Jacques y interprète Tirésias, un personnage qu’il affectionne particulièrement : 

« Tirésias connait toute l’histoire. Œdipe le fait venir pour avoir une explication mais Tirésias ne veut pas parler. En fait, il lui dit tout mais Œdipe n’entend rien. Œdipe n’entend jamais rien. »

En revanche, rien ne saurait l’empêcher de « travailler ». En l’occurrence sur un texte de Thomas Bernhard, dans le cadre d’un futur spectacle réunissant plusieurs auteurs, également sous la direction de Noël Casale qui a toujours un projet à lui proposer. 

« Ça me fait un peu peur, c’est un texte qui a déjà été joué par Michel Piccoli, Serge Merlin, Michel Bouquet, enfin des stars du théâtre ! C’est un très beau texte. Très difficile à apprendre parce qu’on passe d’une idée à une autre. Il faut le savoir au rasoir, on n’a pas le choix, c’est le béaba du théâtre. Pour ce texte, je prends des repères spatiaux. Je vais finir par l’apprendre ! »

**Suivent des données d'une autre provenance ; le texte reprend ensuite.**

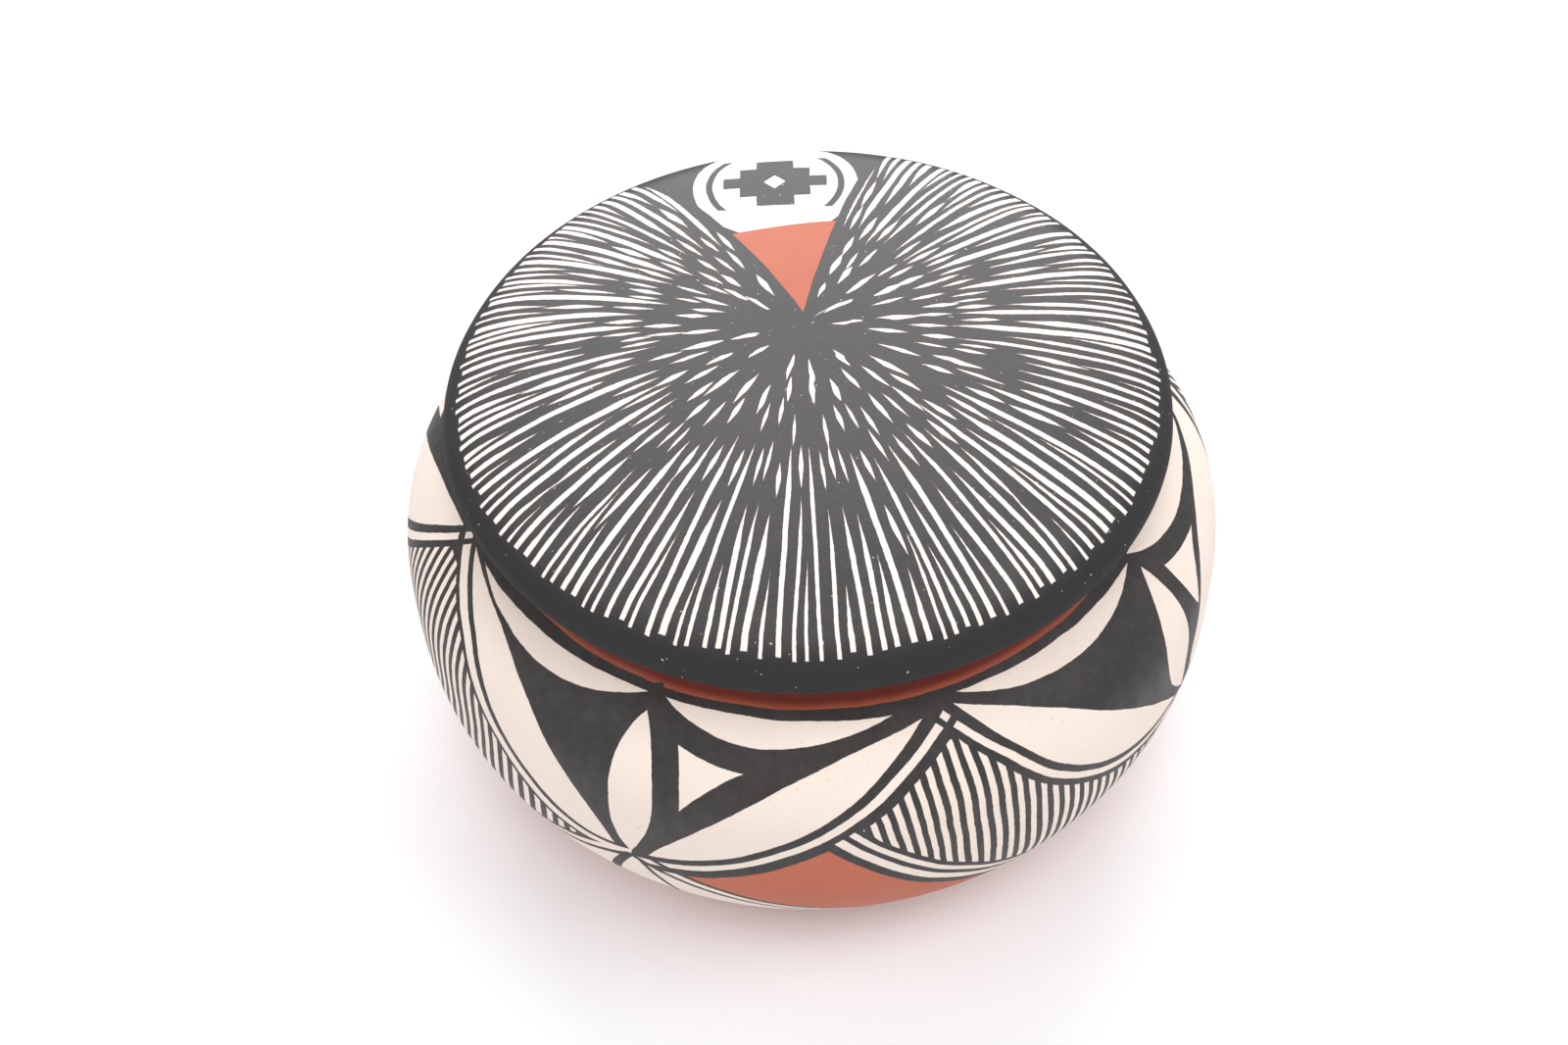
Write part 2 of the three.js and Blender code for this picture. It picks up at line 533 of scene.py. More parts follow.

On décèle, en effet, chez Jacques Filippi, l’intransigeance du « travailleur obsessionnel » selon ses propres termes : 

« Quand j’ai un truc à faire, je ne fais plus que ça. Je me réveille le matin, je me mets sur le texte, même s’il est 5 heures, même dans la rue, je l’ai toujours sur moi, les gens s’imaginent que je suis au téléphone »

Le reste du temps, il ne s’éloigne jamais vraiment du monde des arts. Ces jours derniers, en grand amateur d’opéra, il écoute du Mozart, Mitridate re di Ponto, il se plonge dans la lecture de La grande vie de Jean-Pierre Martinet, un texte qu’il a entendu, interprété par Denis Lavant. A la télé, c’est la série En thérapie qui attire son attention, il apprécie particulièrement la qualité de sa mise en scène et de ses « comédiens brillants ». 

Enfin, s’il devait ne donner qu’un conseil à de jeunes artistes, il serait simple et sans appel : « Si vous aimez ça, il faut travailler ! Ce qui caractérise les génies, c’est une extraordinaire puissance de travail. Alors nous autres… ».